H-P charges beset with hurdles

October 18, 2006, 2:31 PM UTC

An odd subtlety in the facts underlying the criminal “pretexting” case against former Hewlett-Packard chairman Patricia Dunn and others may pose a hurdle to California Attorney General Bill Lockyer’s office as it tries to prove the “computer crime” charge it has lodged in that case.

The statute cited makes it a crime to “knowingly access without permission and take, copy, and make use of data from a computer.” (The provision is California Penal Code Section 502, which can be found be scrolling down the page linked here.) The potential problem is that both Dunn and the H-P inhouse counsel supervising the probe–Kevin Hunsaker, who is also charged as a defendant–appear to have believed that the phone records were obtained entirely through oral conversations between investigators and telephone employees, not through any techniques resembling computer hacking. Dunn got her information largely from Hunsaker, and Hunsaker expresses this misunderstanding repeatedly in the internal H-P memos that were made public last month by a subcommittee of the U.S. House of Representatives Energy and Commerce Committee.

In reality, we now know that the subcontractors who actually did the pretexting resorted to other techniques as well, some of which certainly look like the crime alleged here.
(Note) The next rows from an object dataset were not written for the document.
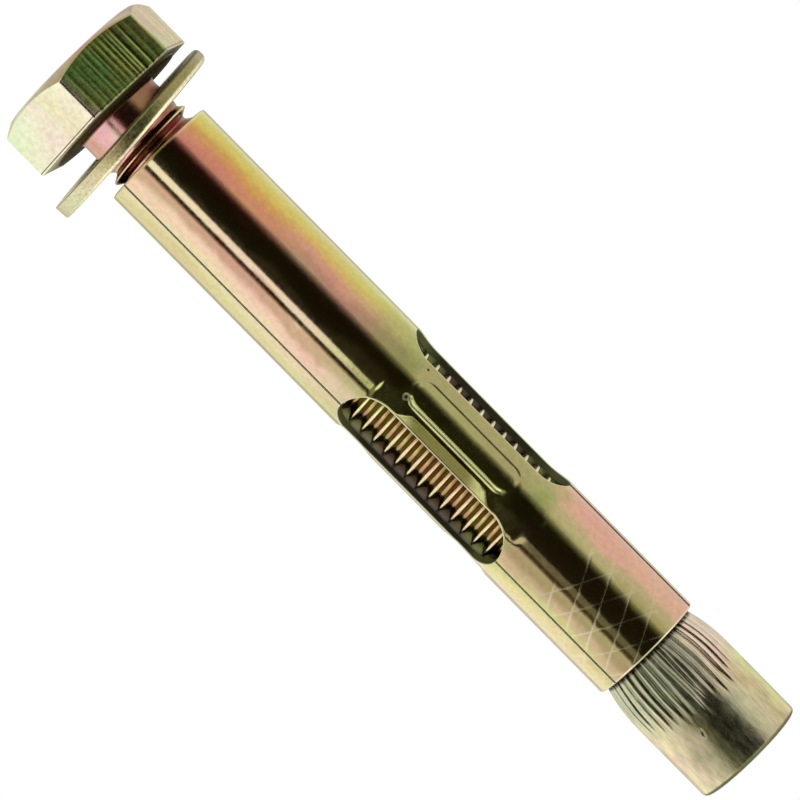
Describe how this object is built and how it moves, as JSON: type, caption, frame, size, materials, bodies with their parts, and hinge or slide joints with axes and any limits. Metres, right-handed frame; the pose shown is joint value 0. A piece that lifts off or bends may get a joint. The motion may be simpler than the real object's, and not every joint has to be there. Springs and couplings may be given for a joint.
{
  "type": "sleeve anchor bolt",
  "caption": "Sleeve anchor for masonry: a hex bolt in a slotted expansion sleeve, with a loose washer and a ribbed cone nut.",
  "frame": {"origin": "centre of the head's flat top face, on which the anchor stands", "axes": "+Z along the bolt from its head to the expander nut; two flats of the hex head face +Y and -Y"},
  "size_m": [0.0203, 0.0203, 0.0919],
  "materials": {
    "bolt_zinc": "cold-forged steel, zinc plated with yellow iridescent passivation",
    "washer_zinc": "punched steel, zinc plated with olive-yellow passivation, satin",
    "sleeve_zinc": "rolled steel sheet, bright zinc plated with yellow, pink and green iridescence",
    "nut_zinc": "cold-forged steel, zinc plated with greenish-yellow passivation, satin"
  },
  "bodies": {
    "bolt": {"hex_bolt": "bolt_zinc"},
    "washer": {"washer": "washer_zinc"},
    "sleeve": {"sleeve": "sleeve_zinc"},
    "expander": {"expander_nut": "nut_zinc"}
  },
  "joints": [
    {"name": "washer_slide", "type": "slide", "parent": "bolt", "child": "washer", "axis": [0, 0, 1], "range_m": [-0.0005, 0.0008]},
    {"name": "sleeve_slide", "type": "slide", "parent": "bolt", "child": "sleeve", "axis": [0, 0, 1], "range_m": [-0.00075, 0.0075]},
    {"name": "nut_turn", "type": "hinge", "parent": "sleeve", "child": "expander", "pos_m": [0, 0, 0.0845], "axis": [0, 0, 1], "range_deg": [-180, 1800]}
  ],
  "couplings": [
    {"joint": "nut_turn", "follows": "sleeve_slide", "rad_per_m": 4188.8}
  ]
}
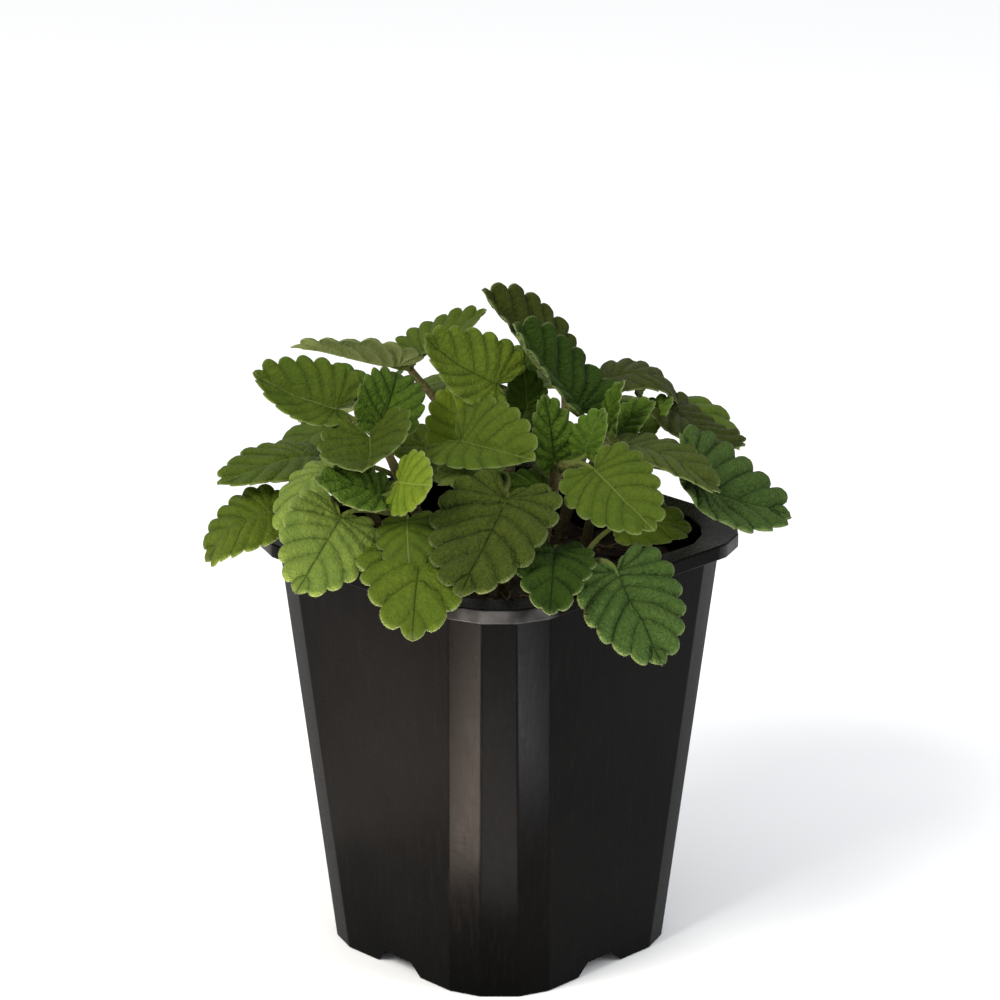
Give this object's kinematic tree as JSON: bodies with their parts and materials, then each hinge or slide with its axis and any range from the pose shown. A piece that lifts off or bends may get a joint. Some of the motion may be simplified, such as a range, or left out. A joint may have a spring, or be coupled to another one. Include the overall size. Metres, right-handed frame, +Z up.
{
  "type": "potted catnip",
  "caption": "Young catnip plant with toothed leaves on upright stems, growing in a faceted black plastic nursery pot filled with soil.",
  "frame": {"origin": "on the ground, under the middle of the pot's foot", "axes": "+Z up; the picture looks along +Y, with +X to its right; the pot's narrow facet groups face -Y, +X, +Y and -X"},
  "size_m": [0.1712, 0.1532, 0.1937],
  "materials": {
    "pot": "satin black, moulded",
    "soil": "loose composted bark",
    "leaf": "soft, quilted and finely hairy"
  },
  "bodies": {
    "root": {"pot": "pot", "soil": "soil", "leafy_stem_top_left": "leaf", "leafy_stem_top": "leaf", "leafy_stem_right": "leaf", "leafy_stem_right_back": "leaf", "leafy_stem_left": "leaf", "leafy_stem_far_left": "leaf", "leafy_stem_front_left": "leaf", "leafy_stem_front": "leaf", "leafy_stem_middle": "leaf", "leafy_stem_front_right": "leaf", "leafy_stem_low_right": "leaf", "leafy_stem_back_left": "leaf", "leafy_stem_back": "leaf", "leafy_stem_back_right": "leaf"}
  },
  "joints": []
}
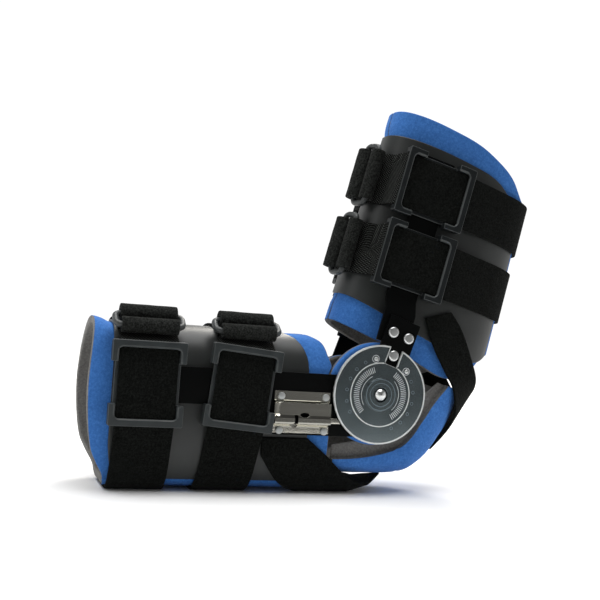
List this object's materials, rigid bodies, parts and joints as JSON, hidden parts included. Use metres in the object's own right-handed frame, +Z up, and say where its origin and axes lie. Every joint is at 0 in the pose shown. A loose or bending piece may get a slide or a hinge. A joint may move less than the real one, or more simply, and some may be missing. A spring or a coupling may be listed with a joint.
{
  "type": "hinged elbow brace",
  "caption": "Hinged range-of-motion elbow brace with blue foam liners, grey plastic cuffs, black straps and steel dial hinges, bent at the elbow",
  "frame": {"origin": "centre of the bounding box on the surface that the brace rests on", "axes": "+X along the forearm from the wrist to the elbow, +Y from the lock side to the plain side, +Z up"},
  "size_m": [0.3404, 0.0968, 0.2908],
  "materials": {
    "foam": "brushed loop fabric over foam, blue outside and grey inside",
    "shell": "dark grey satin sheet",
    "strap": "black loop pile",
    "frame": "dark grey moulded",
    "ring": "grey moulded",
    "bar": "black, satin",
    "steel": "polished"
  },
  "bodies": {
    "forearm": {"forearm_liner": "foam", "forearm_shell_near": "shell", "forearm_shell_far": "shell", "wrist_strap": "strap", "forearm_strap": "strap", "wrist_ring": "ring", "forearm_ring": "ring", "wrist_strap_roll": "strap", "forearm_strap_roll": "strap", "wrist_frame_near": "frame", "wrist_frame_far": "frame", "forearm_frame_near": "frame", "forearm_frame_far": "frame", "forearm_bar_near": "bar", "forearm_bar_far": "bar", "lock_bracket": "steel", "lock_rivet_1": "steel", "lock_rivet_2": "steel", "lock_rivet_3": "steel", "lock_rivet_4": "steel", "condyle_pad_near": "foam", "condyle_pad_far": "foam", "hinge_rivet_near": "steel", "hinge_rivet_far": "steel", "elbow_pad": "foam", "lower_sling": "strap"},
    "upper_arm": {"upper_liner": "foam", "upper_shell_near": "shell", "upper_shell_far": "shell", "upper_strap": "strap", "armpit_strap": "strap", "upper_ring": "ring", "armpit_ring": "ring", "upper_strap_roll": "strap", "armpit_strap_roll": "strap", "upper_frame_near": "frame", "upper_frame_far": "frame", "armpit_frame_near": "frame", "armpit_frame_far": "frame", "upper_plate_near": "bar", "upper_plate_far": "bar", "upper_bar_near": "bar", "upper_bar_far": "bar", "dial_near": "steel", "dial_far": "steel", "notch_rivet_near": "steel", "notch_rivet_far": "steel", "front_rivet_near": "steel", "front_rivet_far": "steel", "back_rivet_near": "steel", "back_rivet_far": "steel", "front_stop_pin": "steel", "back_stop_pin": "steel", "upper_sling": "strap"},
    "lock_bolt": {"lock_bolt": "steel"}
  },
  "joints": [
    {"name": "elbow_hinge", "type": "hinge", "parent": "forearm", "child": "upper_arm", "pos_m": [0.0367, 0, 0.075], "axis": [0, 1, 0], "range_deg": [-20, 72], "deforming": ["elbow_pad", "upper_sling"]},
    {"name": "lock_slide", "type": "slide", "parent": "forearm", "child": "lock_bolt", "axis": [1, 0, 0], "range_m": [-0.006, 0]}
  ]
}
To access the phone records of former H-P director Tom Perkins, for instance, a subcontractor (who is also charged) allegedly went online and gained access to his account by entering his phone number and the last four digits of his social security number into a dialog box. Such a procedure looks and feels more like the computer crime described in Section 502 than simply speaking to a live phone company employee over the phone. Of course, even the orally deceived phone employee would presumably then fetch the desired information out of a computer, but that wouldn’t be what we’d typically think of as a computer crime. (Or would it? What do people think?)
(The social security numbers appear to have been gathered mainly by the subcontractors themselves, using what they have called subscription databases available to licensed investigators. In at least one internal memo, Hunsaker admits having known that social security numbers might be used in the process, though he seems to have believed that they would be used verbally. I can’t find any evidence yet in the documents made public by the the House subcommittee that Dunn ever knew that social security numbers would be used.)

To be sure, Dunn, Hunsaker, and their three co-defendants–the outside security contractors and subcontractors who actually carried out the pretexting–are also charged with three other offenses besides the computer crimes provision. But, as has been previously reported to varying degrees, each of those charges also carries its own significant challenges when the attempt is made to bring “pretexting” within its ambit. Attorney General Lockyer’s best bet certainly looks like the charge of “fraudulently obtaining . . . customer records” from a public utility, which is elsewhere defined to include any “telephone corporation.” (California Penal Code Section 538.5 and California Public Utility Code Section 216. Section 538.5 can be found by scrolling down this page.)

Yet there are at least two potential problems with this charge, too. First, Dunn will doubtless argue–as she repeatedly did during her testimony before the House subcommittee on September 27–that she had no idea records were being “fraudulently” obtained, in that she had been repeatedly assured by both senior attorney Hunsaker and H-P’s respected then-general counsel, Anne Baskins, that they were lawful. (Baskins, who resigned and then took the Fifth at the Congressional hearing on September 27, has not been charged.) The other possible problem with the public utilities charge is that, notwithstanding its broad and seemingly applicable language, it appears to have never been designed or used before to catch pretexting. In an interview, Stanford law professor Robert Weisberg says that the 1982 law may not have been intended to protect the privacy of customers, but, instead, to protect public utilities from having their trade secrets–including customer lists–stolen.

The third charge against Dunn, called “using personal identifying information without authorization,” requires that the defendant “willfully” obtain the information “for an unlawful purpose, including to obtain . . . credit, goods, services, and medical information.” Dunn’s purpose was arguably different in kind from those listed in the statute. (This statute, California Penal Code Section 530.5, can be found by scrolling down this page.)

The fourth and final charge is “conspiracy” to commit the other three offenses, so it’s viability depends on the validity of the three underlying offenses.

The reason, of course, that the prosecution’s case faces so many hurdles, is that California did not enact a law specifically aimed at prohibiting pretexting until September 29 of this year–two days after the Congressional hearing. Interestingly enough, this new law only makes the offense a misdemeanor, whereas all the charges Attorney General Lockyer has brought are felonies. What do people think of the fairness of this situation? (I’m putting aside the fact that Dunn has fourth-stage ovarian cancer. That alone, of course, might lead to her acquittal due to jury nullification.)